>> start AVAILABLE DATA
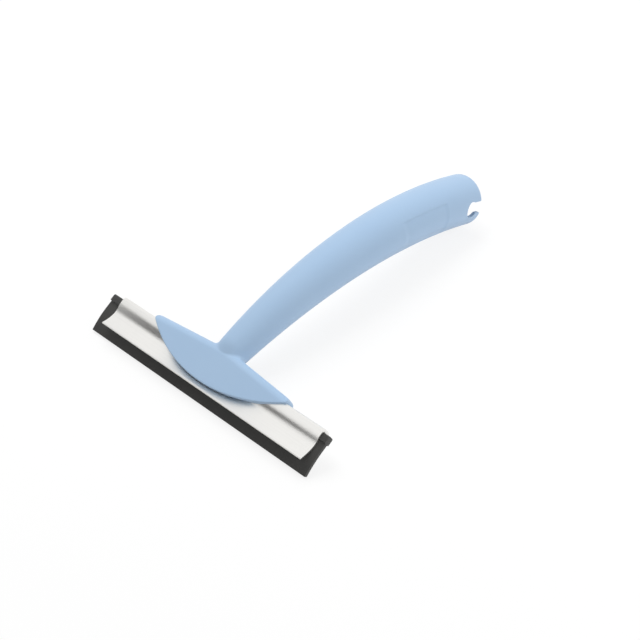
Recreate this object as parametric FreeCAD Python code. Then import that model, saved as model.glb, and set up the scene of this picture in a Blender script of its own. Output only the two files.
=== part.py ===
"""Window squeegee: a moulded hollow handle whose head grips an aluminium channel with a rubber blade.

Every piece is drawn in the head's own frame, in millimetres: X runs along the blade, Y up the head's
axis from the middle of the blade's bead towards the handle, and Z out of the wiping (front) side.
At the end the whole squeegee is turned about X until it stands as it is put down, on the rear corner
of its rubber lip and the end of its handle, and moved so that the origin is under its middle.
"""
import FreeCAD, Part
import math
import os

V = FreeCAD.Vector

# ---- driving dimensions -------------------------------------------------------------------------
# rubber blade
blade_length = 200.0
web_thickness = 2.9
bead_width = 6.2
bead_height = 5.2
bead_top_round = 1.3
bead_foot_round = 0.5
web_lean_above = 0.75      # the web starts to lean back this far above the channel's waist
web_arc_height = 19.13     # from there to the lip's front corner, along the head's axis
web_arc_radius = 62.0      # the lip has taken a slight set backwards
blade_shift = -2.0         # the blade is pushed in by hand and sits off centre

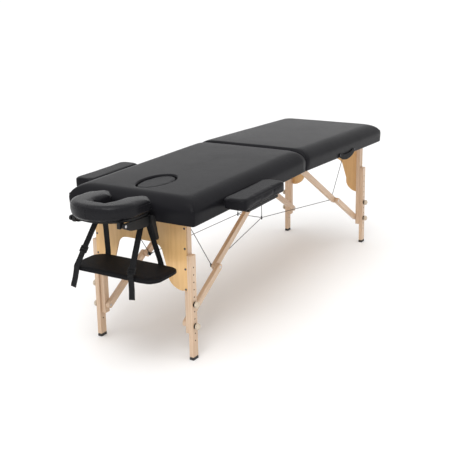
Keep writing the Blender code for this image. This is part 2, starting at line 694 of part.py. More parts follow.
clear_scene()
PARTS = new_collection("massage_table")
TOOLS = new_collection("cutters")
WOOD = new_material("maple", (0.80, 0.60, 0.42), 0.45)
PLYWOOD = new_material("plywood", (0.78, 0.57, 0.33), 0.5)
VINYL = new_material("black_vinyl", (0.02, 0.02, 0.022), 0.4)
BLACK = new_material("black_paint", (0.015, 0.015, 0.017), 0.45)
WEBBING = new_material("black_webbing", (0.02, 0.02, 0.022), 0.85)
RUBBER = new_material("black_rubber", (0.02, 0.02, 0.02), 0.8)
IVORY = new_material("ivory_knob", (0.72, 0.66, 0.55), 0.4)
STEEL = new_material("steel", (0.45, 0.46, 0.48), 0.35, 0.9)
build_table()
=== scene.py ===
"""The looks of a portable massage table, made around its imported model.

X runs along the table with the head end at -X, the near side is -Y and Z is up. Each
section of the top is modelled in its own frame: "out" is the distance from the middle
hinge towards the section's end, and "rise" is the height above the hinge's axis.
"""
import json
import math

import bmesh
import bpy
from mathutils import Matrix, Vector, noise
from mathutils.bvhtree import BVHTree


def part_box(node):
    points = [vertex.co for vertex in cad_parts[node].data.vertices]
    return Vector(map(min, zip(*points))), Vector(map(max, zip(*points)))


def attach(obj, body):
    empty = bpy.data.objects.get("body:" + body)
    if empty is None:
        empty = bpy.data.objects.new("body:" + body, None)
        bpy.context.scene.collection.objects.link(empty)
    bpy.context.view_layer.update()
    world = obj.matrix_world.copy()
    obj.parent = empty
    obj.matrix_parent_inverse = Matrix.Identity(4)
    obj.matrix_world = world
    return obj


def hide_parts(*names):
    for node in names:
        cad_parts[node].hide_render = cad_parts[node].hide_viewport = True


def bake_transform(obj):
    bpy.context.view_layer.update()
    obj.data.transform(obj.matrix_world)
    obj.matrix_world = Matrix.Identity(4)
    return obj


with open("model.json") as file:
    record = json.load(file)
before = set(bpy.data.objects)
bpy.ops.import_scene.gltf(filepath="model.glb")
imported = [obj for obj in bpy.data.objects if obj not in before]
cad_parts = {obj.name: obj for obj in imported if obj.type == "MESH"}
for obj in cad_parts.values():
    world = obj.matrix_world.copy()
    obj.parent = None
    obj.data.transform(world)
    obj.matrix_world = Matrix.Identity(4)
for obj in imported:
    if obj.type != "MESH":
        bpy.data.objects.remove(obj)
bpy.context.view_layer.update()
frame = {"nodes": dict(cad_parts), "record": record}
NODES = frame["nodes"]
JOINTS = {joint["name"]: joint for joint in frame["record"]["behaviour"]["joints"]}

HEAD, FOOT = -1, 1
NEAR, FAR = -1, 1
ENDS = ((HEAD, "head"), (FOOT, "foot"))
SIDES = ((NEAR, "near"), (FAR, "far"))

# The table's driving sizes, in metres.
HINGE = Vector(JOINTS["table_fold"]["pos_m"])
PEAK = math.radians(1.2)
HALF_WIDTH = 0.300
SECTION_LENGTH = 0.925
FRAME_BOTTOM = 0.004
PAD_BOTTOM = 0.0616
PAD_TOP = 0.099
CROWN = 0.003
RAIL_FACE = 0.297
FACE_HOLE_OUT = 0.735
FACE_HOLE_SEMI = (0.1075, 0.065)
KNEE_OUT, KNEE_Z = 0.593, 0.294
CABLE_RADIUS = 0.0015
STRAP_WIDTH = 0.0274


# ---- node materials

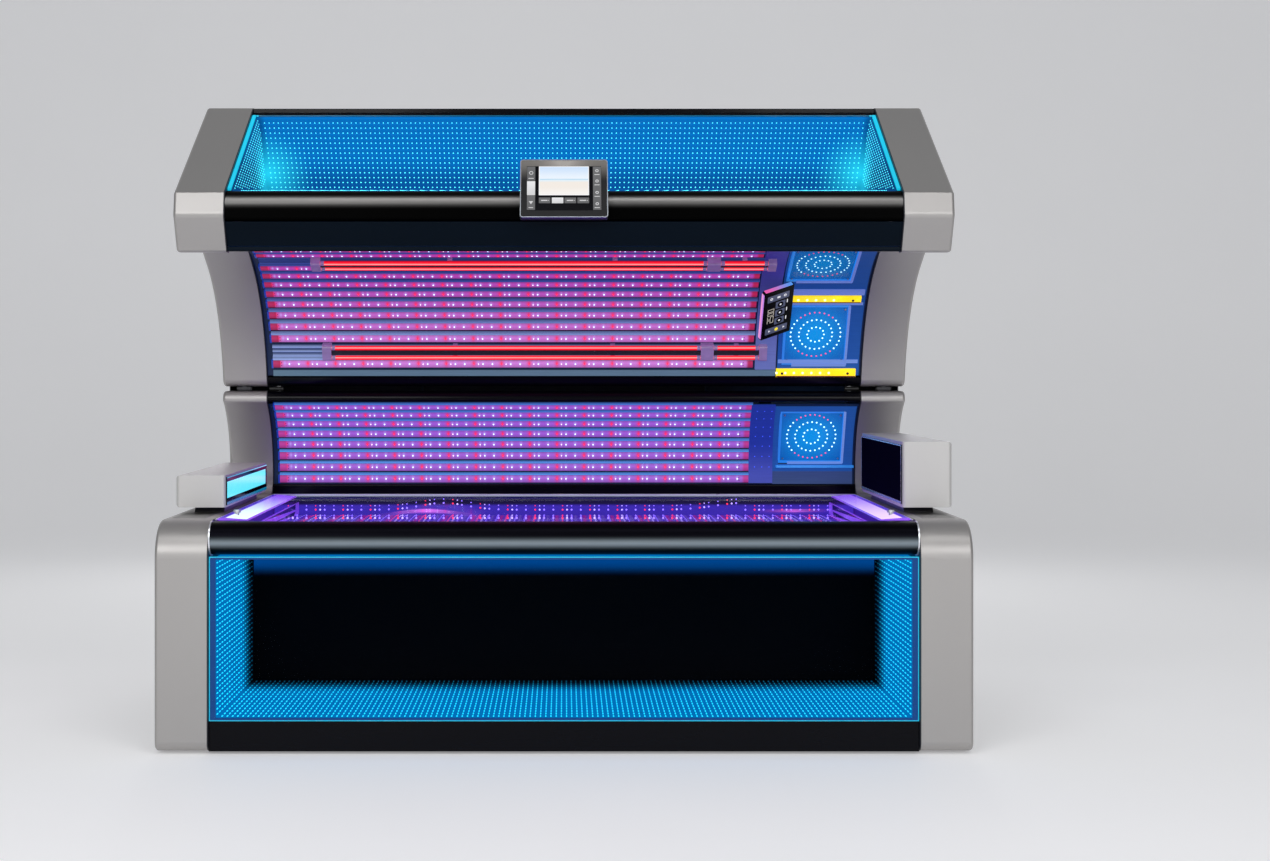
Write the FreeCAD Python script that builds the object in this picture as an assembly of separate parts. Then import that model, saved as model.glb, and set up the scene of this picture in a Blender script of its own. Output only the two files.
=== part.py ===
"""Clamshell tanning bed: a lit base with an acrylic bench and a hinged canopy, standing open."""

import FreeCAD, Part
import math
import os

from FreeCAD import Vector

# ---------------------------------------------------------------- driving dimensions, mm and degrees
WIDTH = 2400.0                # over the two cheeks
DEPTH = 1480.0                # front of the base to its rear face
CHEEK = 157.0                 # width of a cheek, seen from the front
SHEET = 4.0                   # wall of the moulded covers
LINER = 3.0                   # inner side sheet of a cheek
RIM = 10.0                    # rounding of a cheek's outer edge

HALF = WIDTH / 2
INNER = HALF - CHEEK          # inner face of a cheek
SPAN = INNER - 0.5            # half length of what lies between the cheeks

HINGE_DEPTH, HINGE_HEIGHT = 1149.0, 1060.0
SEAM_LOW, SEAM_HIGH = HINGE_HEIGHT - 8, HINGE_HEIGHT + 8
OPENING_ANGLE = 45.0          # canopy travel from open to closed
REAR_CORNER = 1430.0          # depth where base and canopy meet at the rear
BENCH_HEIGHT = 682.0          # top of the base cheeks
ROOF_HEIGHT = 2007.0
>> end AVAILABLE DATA
EXERCISE DETAILS: Return all the data exactly as given.

ANSWER TO THIS PROBLEM:
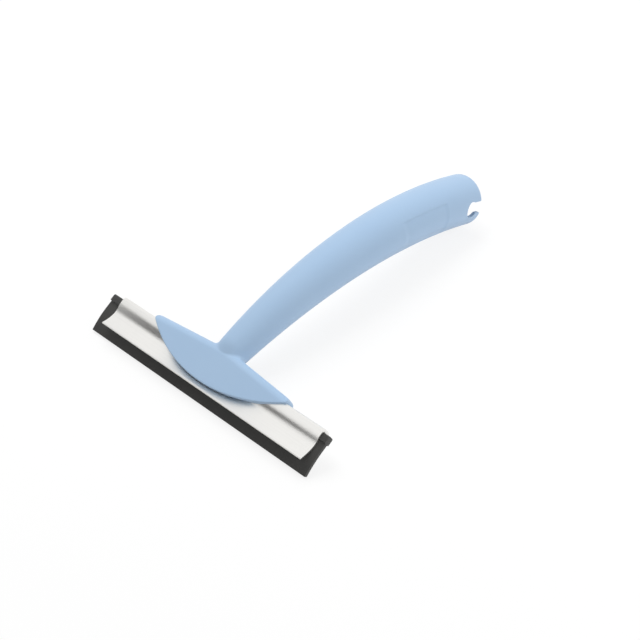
Recreate this object as parametric FreeCAD Python code. Then import that model, saved as model.glb, and set up the scene of this picture in a Blender script of its own. Output only the two files.
=== part.py ===
"""Window squeegee: a moulded hollow handle whose head grips an aluminium channel with a rubber blade.

Every piece is drawn in the head's own frame, in millimetres: X runs along the blade, Y up the head's
axis from the middle of the blade's bead towards the handle, and Z out of the wiping (front) side.
At the end the whole squeegee is turned about X until it stands as it is put down, on the rear corner
of its rubber lip and the end of its handle, and moved so that the origin is under its middle.
"""
import FreeCAD, Part
import math
import os

V = FreeCAD.Vector

# ---- driving dimensions -------------------------------------------------------------------------
# rubber blade
blade_length = 200.0
web_thickness = 2.9
bead_width = 6.2
bead_height = 5.2
bead_top_round = 1.3
bead_foot_round = 0.5
web_lean_above = 0.75      # the web starts to lean back this far above the channel's waist
web_arc_height = 19.13     # from there to the lip's front corner, along the head's axis
web_arc_radius = 62.0      # the lip has taken a slight set backwards
blade_shift = -2.0         # the blade is pushed in by hand and sits off centre

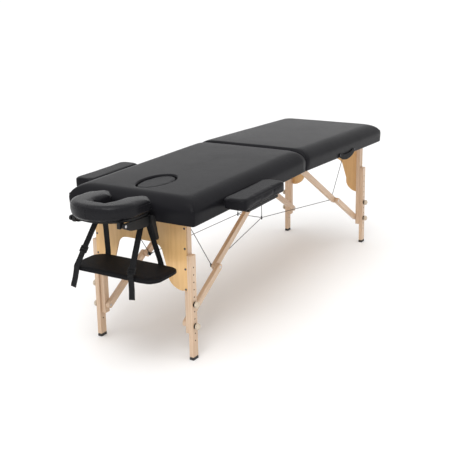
Keep writing the Blender code for this image. This is part 2, starting at line 694 of part.py. More parts follow.
clear_scene()
PARTS = new_collection("massage_table")
TOOLS = new_collection("cutters")
WOOD = new_material("maple", (0.80, 0.60, 0.42), 0.45)
PLYWOOD = new_material("plywood", (0.78, 0.57, 0.33), 0.5)
VINYL = new_material("black_vinyl", (0.02, 0.02, 0.022), 0.4)
BLACK = new_material("black_paint", (0.015, 0.015, 0.017), 0.45)
WEBBING = new_material("black_webbing", (0.02, 0.02, 0.022), 0.85)
RUBBER = new_material("black_rubber", (0.02, 0.02, 0.02), 0.8)
IVORY = new_material("ivory_knob", (0.72, 0.66, 0.55), 0.4)
STEEL = new_material("steel", (0.45, 0.46, 0.48), 0.35, 0.9)
build_table()
=== scene.py ===
"""The looks of a portable massage table, made around its imported model.

X runs along the table with the head end at -X, the near side is -Y and Z is up. Each
section of the top is modelled in its own frame: "out" is the distance from the middle
hinge towards the section's end, and "rise" is the height above the hinge's axis.
"""
import json
import math

import bmesh
import bpy
from mathutils import Matrix, Vector, noise
from mathutils.bvhtree import BVHTree


def part_box(node):
    points = [vertex.co for vertex in cad_parts[node].data.vertices]
    return Vector(map(min, zip(*points))), Vector(map(max, zip(*points)))


def attach(obj, body):
    empty = bpy.data.objects.get("body:" + body)
    if empty is None:
        empty = bpy.data.objects.new("body:" + body, None)
        bpy.context.scene.collection.objects.link(empty)
    bpy.context.view_layer.update()
    world = obj.matrix_world.copy()
    obj.parent = empty
    obj.matrix_parent_inverse = Matrix.Identity(4)
    obj.matrix_world = world
    return obj


def hide_parts(*names):
    for node in names:
        cad_parts[node].hide_render = cad_parts[node].hide_viewport = True


def bake_transform(obj):
    bpy.context.view_layer.update()
    obj.data.transform(obj.matrix_world)
    obj.matrix_world = Matrix.Identity(4)
    return obj


with open("model.json") as file:
    record = json.load(file)
before = set(bpy.data.objects)
bpy.ops.import_scene.gltf(filepath="model.glb")
imported = [obj for obj in bpy.data.objects if obj not in before]
cad_parts = {obj.name: obj for obj in imported if obj.type == "MESH"}
for obj in cad_parts.values():
    world = obj.matrix_world.copy()
    obj.parent = None
    obj.data.transform(world)
    obj.matrix_world = Matrix.Identity(4)
for obj in imported:
    if obj.type != "MESH":
        bpy.data.objects.remove(obj)
bpy.context.view_layer.update()
frame = {"nodes": dict(cad_parts), "record": record}
NODES = frame["nodes"]
JOINTS = {joint["name"]: joint for joint in frame["record"]["behaviour"]["joints"]}

HEAD, FOOT = -1, 1
NEAR, FAR = -1, 1
ENDS = ((HEAD, "head"), (FOOT, "foot"))
SIDES = ((NEAR, "near"), (FAR, "far"))

# The table's driving sizes, in metres.
HINGE = Vector(JOINTS["table_fold"]["pos_m"])
PEAK = math.radians(1.2)
HALF_WIDTH = 0.300
SECTION_LENGTH = 0.925
FRAME_BOTTOM = 0.004
PAD_BOTTOM = 0.0616
PAD_TOP = 0.099
CROWN = 0.003
RAIL_FACE = 0.297
FACE_HOLE_OUT = 0.735
FACE_HOLE_SEMI = (0.1075, 0.065)
KNEE_OUT, KNEE_Z = 0.593, 0.294
CABLE_RADIUS = 0.0015
STRAP_WIDTH = 0.0274


# ---- node materials

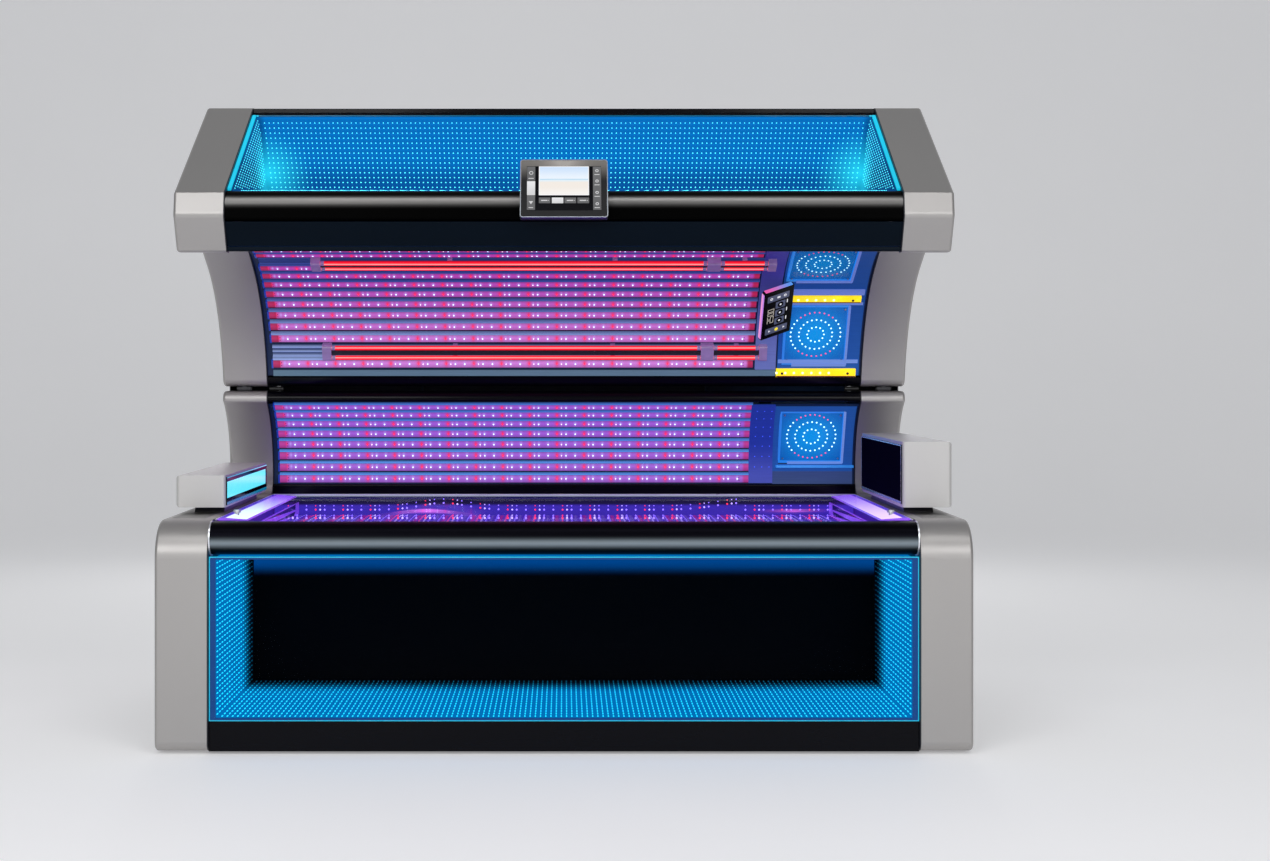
Write the FreeCAD Python script that builds the object in this picture as an assembly of separate parts. Then import that model, saved as model.glb, and set up the scene of this picture in a Blender script of its own. Output only the two files.
=== part.py ===
"""Clamshell tanning bed: a lit base with an acrylic bench and a hinged canopy, standing open."""

import FreeCAD, Part
import math
import os

from FreeCAD import Vector

# ---------------------------------------------------------------- driving dimensions, mm and degrees
WIDTH = 2400.0                # over the two cheeks
DEPTH = 1480.0                # front of the base to its rear face
CHEEK = 157.0                 # width of a cheek, seen from the front
SHEET = 4.0                   # wall of the moulded covers
LINER = 3.0                   # inner side sheet of a cheek
RIM = 10.0                    # rounding of a cheek's outer edge

HALF = WIDTH / 2
INNER = HALF - CHEEK          # inner face of a cheek
SPAN = INNER - 0.5            # half length of what lies between the cheeks

HINGE_DEPTH, HINGE_HEIGHT = 1149.0, 1060.0
SEAM_LOW, SEAM_HIGH = HINGE_HEIGHT - 8, HINGE_HEIGHT + 8
OPENING_ANGLE = 45.0          # canopy travel from open to closed
REAR_CORNER = 1430.0          # depth where base and canopy meet at the rear
BENCH_HEIGHT = 682.0          # top of the base cheeks
ROOF_HEIGHT = 2007.0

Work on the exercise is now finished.